• _Supplied data_:
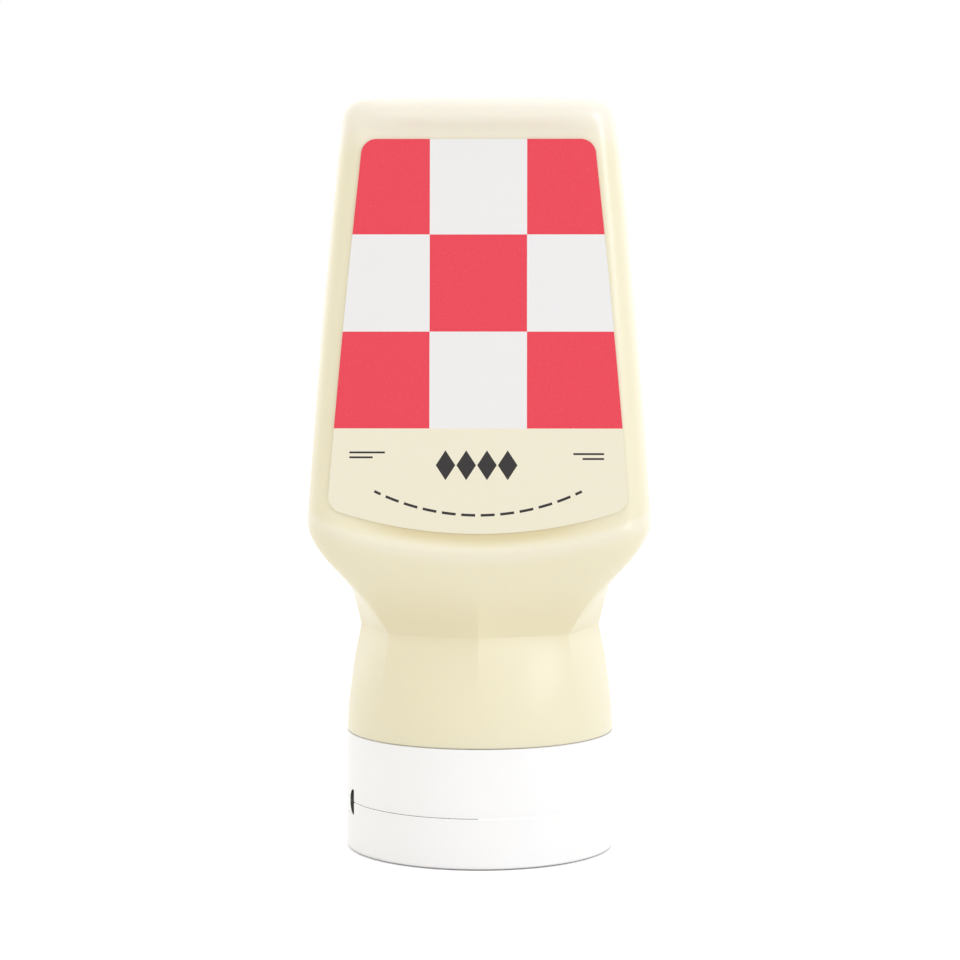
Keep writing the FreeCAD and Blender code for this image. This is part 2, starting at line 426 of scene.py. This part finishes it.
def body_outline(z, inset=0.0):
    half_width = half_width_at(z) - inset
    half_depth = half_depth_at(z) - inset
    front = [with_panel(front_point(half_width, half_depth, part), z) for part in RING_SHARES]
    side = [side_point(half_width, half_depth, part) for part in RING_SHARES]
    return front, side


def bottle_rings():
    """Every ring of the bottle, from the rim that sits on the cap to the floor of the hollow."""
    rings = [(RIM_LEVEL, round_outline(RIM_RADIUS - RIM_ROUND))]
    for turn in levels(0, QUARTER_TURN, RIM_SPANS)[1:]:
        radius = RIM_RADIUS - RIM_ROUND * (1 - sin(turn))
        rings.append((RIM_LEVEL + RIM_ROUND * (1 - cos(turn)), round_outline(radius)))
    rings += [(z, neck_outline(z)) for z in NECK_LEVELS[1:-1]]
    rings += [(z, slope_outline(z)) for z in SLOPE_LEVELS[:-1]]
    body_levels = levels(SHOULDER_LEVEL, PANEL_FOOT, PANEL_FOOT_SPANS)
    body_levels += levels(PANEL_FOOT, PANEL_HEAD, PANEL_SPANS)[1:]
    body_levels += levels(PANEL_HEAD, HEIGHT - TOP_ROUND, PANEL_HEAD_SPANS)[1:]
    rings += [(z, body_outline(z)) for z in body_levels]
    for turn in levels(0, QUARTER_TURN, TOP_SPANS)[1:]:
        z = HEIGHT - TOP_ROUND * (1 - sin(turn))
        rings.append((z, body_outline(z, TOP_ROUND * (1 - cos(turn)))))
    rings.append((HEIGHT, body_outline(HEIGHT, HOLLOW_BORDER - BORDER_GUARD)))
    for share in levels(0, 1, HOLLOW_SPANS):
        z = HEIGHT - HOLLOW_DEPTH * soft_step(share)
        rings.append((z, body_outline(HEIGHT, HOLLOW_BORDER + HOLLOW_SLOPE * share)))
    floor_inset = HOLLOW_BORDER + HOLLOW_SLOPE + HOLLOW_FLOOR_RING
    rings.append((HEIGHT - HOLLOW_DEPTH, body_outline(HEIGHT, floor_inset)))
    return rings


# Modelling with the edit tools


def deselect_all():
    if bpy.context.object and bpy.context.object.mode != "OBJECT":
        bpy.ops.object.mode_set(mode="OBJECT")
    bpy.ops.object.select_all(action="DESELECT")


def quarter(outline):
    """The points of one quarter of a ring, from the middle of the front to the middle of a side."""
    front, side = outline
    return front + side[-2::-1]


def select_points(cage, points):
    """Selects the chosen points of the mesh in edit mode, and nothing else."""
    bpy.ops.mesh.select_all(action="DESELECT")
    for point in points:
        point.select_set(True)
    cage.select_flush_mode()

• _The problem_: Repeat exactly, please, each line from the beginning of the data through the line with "return front, side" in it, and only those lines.

• _Answer to this exercise_:
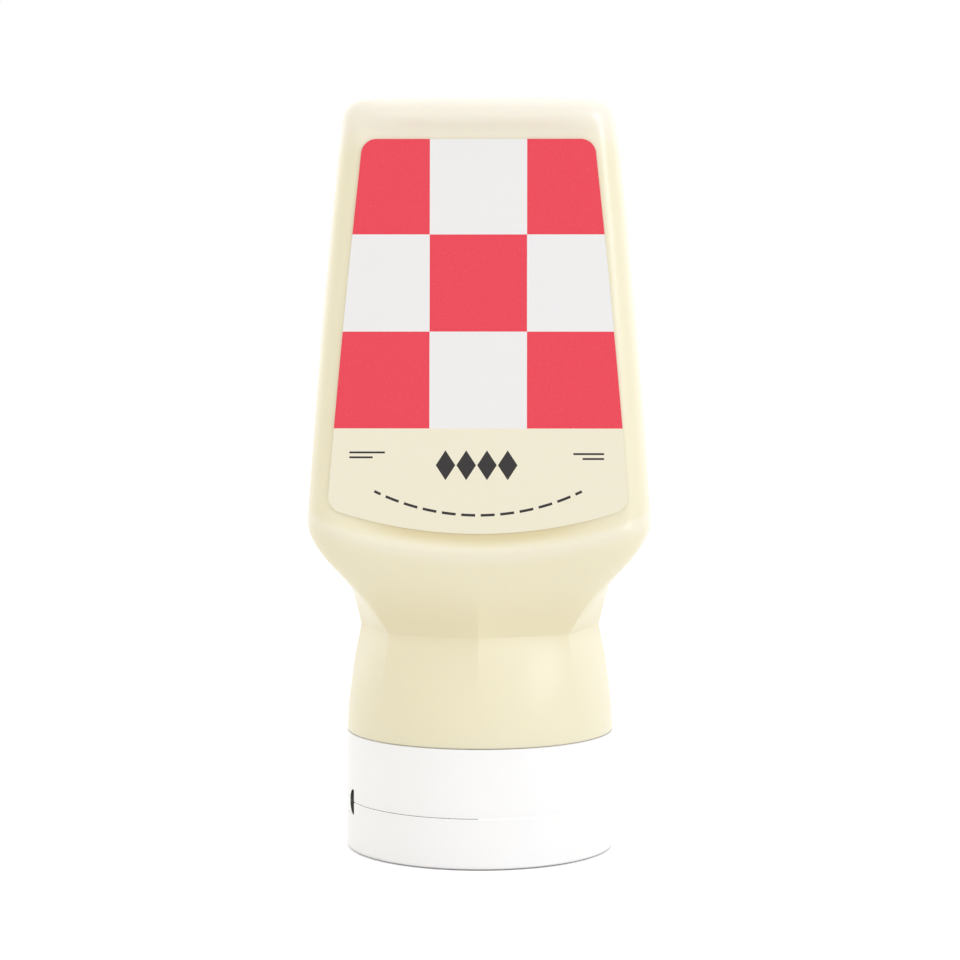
Keep writing the FreeCAD and Blender code for this image. This is part 2, starting at line 426 of scene.py. This part finishes it.
def body_outline(z, inset=0.0):
    half_width = half_width_at(z) - inset
    half_depth = half_depth_at(z) - inset
    front = [with_panel(front_point(half_width, half_depth, part), z) for part in RING_SHARES]
    side = [side_point(half_width, half_depth, part) for part in RING_SHARES]
    return front, side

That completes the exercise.